#### Work to do:
Find each line with "body" and copy it.

#### Source data:
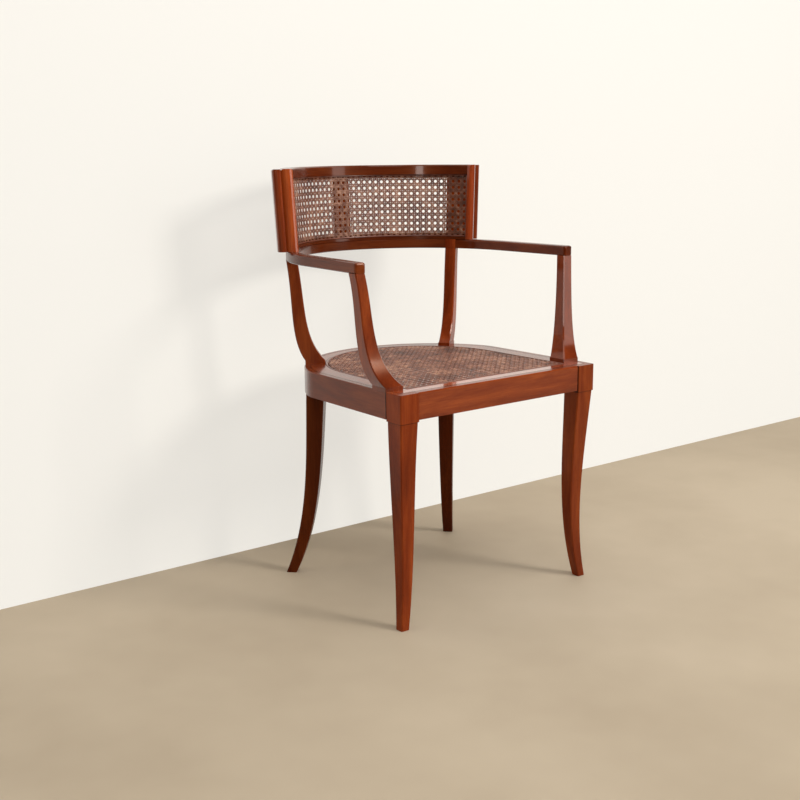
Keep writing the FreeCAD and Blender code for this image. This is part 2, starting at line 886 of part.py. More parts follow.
def reed(inner, outer, length, bottom, top):
    """An upright with a rounded front and eased top corners, leaning with the back."""
    origin, angle = stile_origin()
    shift = flared_radius(0, bottom)
    near, far = inner + shift, outer + shift
    half = (far - near) / 2.0
    nose_radius = (half ** 2 + reed_nose ** 2) / (2.0 * reed_nose)
    half_turn = math.asin(half / nose_radius)
    places = [(far, length), (near, length)]
    for step in range(reed_nose_flats + 1):
        turn = half_turn * (2.0 * step / reed_nose_flats - 1.0)
        places.append((near + half + nose_radius * math.sin(turn), nose_radius * (1.0 - math.cos(turn))))
    profile = Part.Face(closed_wire([turned(u, v, bottom, origin, angle) for u, v in places]))
    lean = flared_radius(0, top) - shift
    upright = profile.extrude(V(lean * math.cos(angle), lean * math.sin(angle), top - bottom))
    return upright.cut([top_wedge(near + lean, 1.0, top), top_wedge(far + lean, -1.0, top)])


def top_wedge(edge, inward, top):
    """What is taken off one top corner of a reed, at a radius, along the reed's length."""
    origin, angle = stile_origin()
    size = reed_top_radius
    corners = (
        (edge - inward * size, top - 2.0 * size),
        (edge + inward * 2.0 * size, top + size),
        (edge - inward * size, top + size),
    )
    points = [turned(u, -beyond, z, origin, angle) for u, z in corners]
    along = V(-math.sin(angle), math.cos(angle), 0)
    return Part.Face(closed_wire(points)).extrude(along * (2.0 * beyond))


def end_stile():
    """Right end stile, with a cheek behind the cane that reaches the rear post."""
    stile = reed(bow_inner_radius, bow_outer_radius, stile_length, arm_top_height, back_top_height)
    cane_back = bow_inner_radius + back_cane_setback + cane_thickness + curved_clearance
    low, high = back_opening_bottom + rebate_overlap, back_opening_top - rebate_overlap
    section = [
        (flared_radius(cane_back, low), low),
        (flared_radius(bow_outer_radius, low), low),
        (flared_radius(bow_outer_radius, high), high),
        (flared_radius(cane_back, high), high),
    ]
    cheek = bow_sweep(section, stile_bearing_deg, rear_post_bearing_deg)
    cheek = cheek.cut([stile_cutter(), post_cutter(-1.0)])
    return stile.fuse(cheek).removeSplitter()


def back_rail(corners, rebate_bottom, rebate_top):
    """A curved rail of the caned back, with a lip that runs on behind the cane's edge."""
    cane_back = bow_inner_radius + back_cane_setback + cane_thickness + curved_clearance
    rebate = (
        (cane_back, rebate_bottom),
        (bow_outer_radius, rebate_bottom),
        (bow_outer_radius, rebate_top),
        (cane_back, rebate_top),
    )
    start, end = stile_bearing_deg, 180.0 - stile_bearing_deg
    main, lip = [
        bow_sweep([(flared_radius(radius, z), z) for radius, z in section], start, end)
        for section in (corners, rebate)
    ]
    cutter = stile_cutter()
    return main.fuse(lip).removeSplitter().cut([cutter, mirrored(cutter)]).removeSplitter()


def top_rail():
    corners = (
        (bow_inner_radius, back_opening_top),
        (bow_outer_radius, back_opening_top),
        (bow_outer_radius, back_top_height - back_top_radius),
        (bow_outer_radius - back_top_radius, back_top_height),
        (bow_inner_radius + back_top_radius, back_top_height),
        (bow_inner_radius, back_top_height - back_top_radius),
    )
    return back_rail(corners, back_opening_top - rebate_overlap, back_opening_top)


def bottom_rail():
    corners = (
        (bow_inner_radius, arm_top_height),
        (bow_outer_radius, arm_top_height),
        (bow_outer_radius, back_opening_bottom),
        (bow_inner_radius, back_opening_bottom),
    )
    rail = back_rail(corners, back_opening_bottom, back_opening_bottom + rebate_overlap)
    post = back_stile(
        rear_post_width / 2.0, (0.0, bow_y), math.radians(rear_post_bearing_deg), arm_top_height
    )
    return rail.cut([post, mirrored(post)])


def centre_stile():
    stile = back_stile(centre_stile_width / 2.0, (0.0, bow_y), math.radians(90.0), arm_top_height)
    below = box(
        -seat_width, -half_depth, 0, seat_width, overall_depth, back_opening_bottom + rebate_overlap
    )
    return stile.cut(below)


def back_cane():
    """The caned panel of the back, its weave drawn as a lattice of openings."""
    cane_front = bow_inner_radius + back_cane_setback
    section = []
    for radius, z in (
        (cane_front, back_opening_bottom),
        (cane_front + cane_thickness, back_opening_bottom),
        (cane_front + cane_thickness, back_opening_top),
        (cane_front, back_opening_top),
    ):
        section.append((flared_radius(radius, z), z))
    sheet = bow_sweep(section, stile_bearing_deg, 180.0 - stile_bearing_deg)
    cutter = stile_cutter()
    sheet = sheet.cut([cutter, mirrored(cutter)])
    half_reach = math.radians(90.0 - stile_bearing_deg) * cane_front - stile_length
    columns = spaced(-half_reach, half_reach, back_cane_columns, back_cane_bar)
    rows = spaced(back_opening_bottom, back_opening_top, back_cane_rows, back_cane_bar)
    openings = []
    for low, high in columns:
        points = [V(0, bow_y, 0)]
        for distance in (low, high):
            angle = math.pi / 2.0 + distance / cane_front
            points.append(V(beyond * math.cos(angle), bow_y + beyond * math.sin(angle), 0))
        wedge = Part.Face(closed_wire(points))
        openings += [prism(wedge, bottom, top) for bottom, top in rows]
    return sheet.cut(openings)


def back_spline():
    """The bead round the cane of the back, one closed ring."""
    outer = bow_inner_radius + back_cane_setback - curved_clearance
    inner = outer - back_spline_depth

    def band(bottom, top):
        section = []
        for radius, z in ((inner, bottom), (outer, bottom), (outer, top), (inner, top)):
            section.append((flared_radius(radius, z), z))
        return bow_sweep(section, stile_bearing_deg, 180.0 - stile_bearing_deg)

    cutter = stile_cutter()
    whole = band(back_opening_bottom, back_opening_top).cut([cutter, mirrored(cutter)])
    window = band(back_opening_bottom + back_spline_width, back_opening_top - back_spline_width)
    window_cutter = stile_cutter()
    angle = math.radians(stile_bearing_deg)
    window_cutter.translate(V(-math.sin(angle), math.cos(angle), 0) * back_spline_width)
    window = window.cut([window_cutter, mirrored(window_cutter)])
    return whole.cut(window)


def outer_reed():
    """Right outer reed, planted on the end of the back beyond the bow."""
    return reed(
        bow_outer_radius,
        bow_outer_radius + reed_width,
        reed_length,
        arm_top_height,
        back_top_height - spline_proud,
    )


def main():
    os.makedirs("parts", exist_ok=True)
    frame_front, frame_right, frame_rear = seat_frame_pieces()
    paired = {
        "front_leg": front_leg(),
        "rear_leg": rear_leg(),
        "side_rail": side_rail(),
        "seat_frame_side": frame_right,
        "front_brace": front_brace(),
        "arm_post": front_post(),
        "back_post": rear_post(),
        "arm": arm(),
        "end_stile": end_stile(),
        "outer_reed": outer_reed(),
    }
    for name, shape in paired.items():
        save(name + "_right", shape)
        save(name + "_left", mirrored(shape))
    single = {
        "front_rail": front_rail(),
        "rear_rail": rear_rail(),
        "seat_frame_front": frame_front,
        "seat_frame_rear": frame_rear,
        "seat_cane": seat_cane(),
        "seat_spline": seat_spline(),
        "bow_rail": bow(),
        "back_top_rail": top_rail(),
        "back_bottom_rail": bottom_rail(),
        "back_centre_stile": centre_stile(),
        "back_cane": back_cane(),
        "back_spline": back_spline(),
        "corner_screws": corner_screws(),
    }
    for name, shape in single.items():
        save(name, shape)


main()
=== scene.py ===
"""Looks for a caned armchair on sabre legs: mahogany in a satin lacquer and woven cane."""

import math

import bpy
from mathutils import Matrix, Vector


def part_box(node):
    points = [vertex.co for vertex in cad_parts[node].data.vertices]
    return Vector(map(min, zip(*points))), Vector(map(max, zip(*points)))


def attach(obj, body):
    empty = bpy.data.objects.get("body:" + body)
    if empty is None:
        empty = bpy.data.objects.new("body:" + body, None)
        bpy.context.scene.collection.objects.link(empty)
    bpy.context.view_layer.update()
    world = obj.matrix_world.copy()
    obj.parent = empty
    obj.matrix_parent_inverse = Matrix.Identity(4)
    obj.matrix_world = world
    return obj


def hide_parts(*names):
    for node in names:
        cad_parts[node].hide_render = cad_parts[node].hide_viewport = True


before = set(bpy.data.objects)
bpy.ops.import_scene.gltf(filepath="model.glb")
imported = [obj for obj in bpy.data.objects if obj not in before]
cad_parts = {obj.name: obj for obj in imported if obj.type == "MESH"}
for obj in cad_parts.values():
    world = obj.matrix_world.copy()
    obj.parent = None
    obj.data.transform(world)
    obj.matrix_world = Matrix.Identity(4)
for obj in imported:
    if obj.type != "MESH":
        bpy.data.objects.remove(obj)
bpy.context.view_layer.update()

# Camera, as the photograph was taken: metres and degrees
CAMERA_PLACE = (-1.5282, -1.8931, 0.8724)
CAMERA_YAW = 38.16
CAMERA_PITCH = 11.94
CAMERA_ROLL = -0.404
CAMERA_LENS = 55.04
SENSOR_WIDTH = 36.0

# Bow's upright axis and the lean of the back, from the frame's own pieces
BOW_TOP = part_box("bow_rail")[1]
BACK_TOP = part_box("back_top_rail")[1]
BOW_OUTER_RADIUS = 0.259
BOW_THICKNESS = 0.022
BOW_CENTRE_Y = BOW_TOP.y - BOW_OUTER_RADIUS
BACK_LEAN = (BACK_TOP.y - BOW_TOP.y) / (BACK_TOP.z - BOW_TOP.z)

# Panel of the seat's cane: straight sides that draw in towards the rear
SEAT_LOW, SEAT_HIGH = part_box("seat_cane")
SIDE_TAPER = math.radians(1.7)

# Weave of both caned panels, in metres
PITCH = 0.0127
PAIR_GAP = 0.0040
STRAND_WIDTH = 0.0025
DIAGONAL_WIDTH = 0.0028
STRAND_THICKNESS = 0.0009
CROSSING_RISE = 0.0005
DIAGONAL_RISE = 0.0010

# A strand's section, in shares of its half width and of its thickness
STRAND_FLAT = 0.62
STRAND_CROWN = 0.45
STRAND_EDGE = 0.2

# How finely strands are laid, a diagonal's step beside a straight one's, and the spare pairs
# laid past a panel's edges, which the panel then cuts off
STEPS_PER_PITCH = 5.0
DIAGONAL_STEP = 0.75
SPARE_PAIRS = 2


class Value:
    """A number on a shader socket, which takes part in sums."""

    def __init__(self, finish, socket):
        self.finish = finish
        self.socket = socket

    def by(self, operation, *others):
        """A number worked out from this one and others."""
        inputs = {0: self}
        inputs.update({place + 1: other for place, other in enumerate(others)})
        return self.finish.node("Math", {"operation": operation}, inputs)

    def __add__(self, other):
        return self.by("ADD", other)

    def __sub__(self, other):
        return self.by("SUBTRACT", other)

    def __mul__(self, other):
        return self.by("MULTIPLY", other)

    __radd__ = __add__


class Finish:
    """The look of a material, or of the world, being built node by node."""

    def __init__(self, owner):
        self.owner = owner
        owner.use_nodes = True
        self.tree = owner.node_tree
        self.tree.nodes.clear()

    def node(self, kind, settings=None, inputs=None, output=0):
        """A node of any kind, with its settings made before its sockets are filled."""
        made = self.tree.nodes.new("ShaderNode" + kind)
        for name, setting in (settings or {}).items():
            if name == "stops":
                ramp = made.color_ramp.elements
                while len(ramp) < len(setting):
                    ramp.new(0.5)
                for element, (place, colour) in zip(ramp, setting):
                    element.position = place
                    element.color = tuple(colour) + (1.0,)
            else:
                setattr(made, name, setting)
        for name, given in (inputs or {}).items():
            socket = made.inputs[name]
            if isinstance(given, Value):
                self.tree.links.new(given.socket, socket)
            else:
                socket.default_value = given
        return Value(self, made.outputs[output]) if made.outputs else None

    def place(self):
        """Object coordinates as three numbers, in metres."""
        whole = self.node("TexCoord", output="Object")
        return [self.node("SeparateXYZ", inputs={0: whole}, output=axis) for axis in range(3)]

    def noise(self, place, scales, detail=3.0, roughness=0.5, distortion=0.0):
        """Noise over a place, with so many periods to the metre along each of its axes."""
        parts = [part * scale for part, scale in zip(place, scales)]
        vector = self.node("CombineXYZ", inputs=dict(enumerate(parts)))
        inputs = {"Vector": vector, "Scale": 1.0, "Detail": detail}
        inputs.update({"Roughness": roughness, "Distortion": distortion})
        return self.node("TexNoise", inputs=inputs)

    def ramp(self, factor, *stops):
        """A colour picked from stops by a factor."""
        return self.node("ValToRGB", {"stops": stops}, {"Fac": factor})

    def blend(self, factor, first, second):
        """A mix of two colours by a factor."""
        inputs = {0: factor, 6: first, 7: second}
        return self.node("Mix", {"data_type": "RGBA"}, inputs, output=2)

    def close(self, shader, kind="OutputMaterial"):
        """Ends the nodes in an output, and gives back what they belong to."""
        self.node(kind, inputs={"Surface": shader})
        return self.owner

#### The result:
def attach(obj, body):
    empty = bpy.data.objects.get("body:" + body)
        empty = bpy.data.objects.new("body:" + body, None)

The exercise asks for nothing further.